Well it’s not for me to say what, or if anything, has indeed gone wrong. So I can’t say what it would take to put it right. All I can observe is that, of the top 25 iTunes downloads of his entire catalogue, I play on (I think) 22 of them. I recently read a comment on a fan blog which said something along the lines of, ‘If Costello’s upcoming book is anything like his recording career, then the first three chapters will be short, exciting and creative, and the rest will become ever more self-indulgent’. I’m not saying that my going was the sole factor in any perceived change. But suffice to say then that it’s not the same band—if he ever wanted to be in a band, as such.
8) Burt Bacharach's collaboration with Hal David produced many a magic moment. Were you impressed by the Painted from Memory album, and would it be good if El and Burt worked on a follow up?

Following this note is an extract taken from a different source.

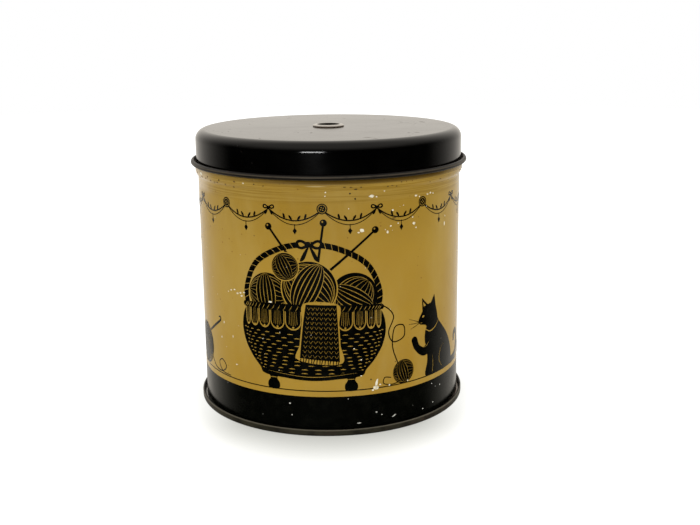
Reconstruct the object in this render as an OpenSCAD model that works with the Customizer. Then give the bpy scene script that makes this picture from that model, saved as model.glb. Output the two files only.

I’ve never heard Painted from Memory either, so I can’t answer your questions. …Though I do recall the time that El and Burt were working together on a song called God Give Me Strength(aptly-named). Anyone who saw the recent Cilla docudrama will know that Burt made our Cilla do nearly thirty takes of Alfie before he was satisfied. Why she didn’t whack him upside the head, I’ll never know. Burt is a pernickety and fastidious man — always turned out in immaculate white slacks and cashmere jersey. I think he gave EC a similarly torrid time, only this time it was via endless e-mails and phone calls, over constant changes to the arrangements.
9) What next for Mr Thomas? Previously you've written books about metaphysics and martial arts are there any other subjects you've considered writing about?
I’ve just written a new Bruce Lee book of completely original material, which I’m very happy with, after incubating it for about 10 years— but I’m not going to give any more away about it at the moment. I’m also working on a book about music from the point of view of the physics of sound, probably to be accompanied CD or download. I may write a follow-up to Rough Notes about what I did, in between the tours and recordings, which to me is maybe the more interesting half — but which could overlap in places with my musical career, as a reference point, and with further relevant anecdotes.
10) In your book you talk about working with arrangers and producers who helped make classic albums by Nick Drake, The Beatles and various other heroes and also meeting various major stars such as Michael Jackson and Paul McCartney, Johnny Cash and so on. Looking back what was the biggest thrill for you? Was there a particular moment when you had to pinch yourself because it all seemed too good to be true?
In away, the whole of Rough Notes is a compilation of ‘pinch myself’ moments of varying degrees of intensity and triviality — like Stevie Wonder playing the piano on Elton’s jet, or seeing Elvis Presley live. But the one that sticks with me is doing the session where Booker T played organ —bearing in mind that the first riff I ever learned to play was Green Onions. Another good memory is that, when Pete Townshend was working as an editor at Faber & Faber, I sent him some of my writing. He sent me a lovely handwritten letter back expressing his ‘profound empathy’ with it. Other than that, I tend to get as much of a kick out of meeting footballers and sportsmen. I remember shaking Neil Young’s hand at the Hall of Fame jolly-up in New York — only to turn round and stand face-to-ace with John McEnroe. I think that’s the only time I’ve felt really star-struck.
11) Elvis is about to bring out his autobiography. Can you imagine Nick Lowe or Jake Rivera bringing out their biogs? Who, from that era, would you most like to read their version of events?
I await EC’s memoirs… no doubt someone will tell me what’s in them. I don’t mind being called a liar, a pasty-face dilettante, or the funniest fucker in the world, or anything else. But if he persists with the slur about me being unprofessional, or playing badly to piss him off on the final tour, then I may just have to get cross all over again. At this point— and I have to use the world ALLEGEDLY very prominently —I have it from a reliable source (not Pete Thomas) that Elvis’ memoirs were ghosted, and that he simply dictated them. I have to emphasise that I have no firm evidence of this, only what I consider to be reliable information. But if it is true, then it brings new meaning to ‘Wise Up, Ghost.’
I don’t know if Nick Lowe would consider writing anything. He was always very kind about The Big Wheel though — as most people were in private — he said my writing, ‘walked off the page’.But bear in mind that songwriters don’t always make the best prose writers. Surprisingly, while writing Rough Notes I found myself remembering Jake a lot more fondly than I felt about him at the time. Yes, he could be a bit of a bully and a pain, but he had a real entrepreneur’s spirit, and a maverick flair — and he was a fellow cyclist. Jake has never had anything whatsoever to do with EC after he was fired,understandably, but I think he might have a good book in him. At least he’d be good value for a long leisurely lunch. John Cooper Clarkey’s would be the book I’d want to read — he could write a cracker, and it would certainly have some great jokes in it. Other than that, I’m not sure about anyone else from that era. I think the most interesting rock memoirs around are Pete Townshend’s.
12) In your book we learn about how Jimmy Saville "fixed it" for a young lad to be a roadie for The Attractions. You've travelled the world and played on great records but are there any dreams that haven't come true? What ambitions do you have left?
My main ambition is to get out of life, alive —I may have said that before. But in the meantime I’ll take another world tour, another great album …and another best seller or two. Other than that, waking up is better than dreams.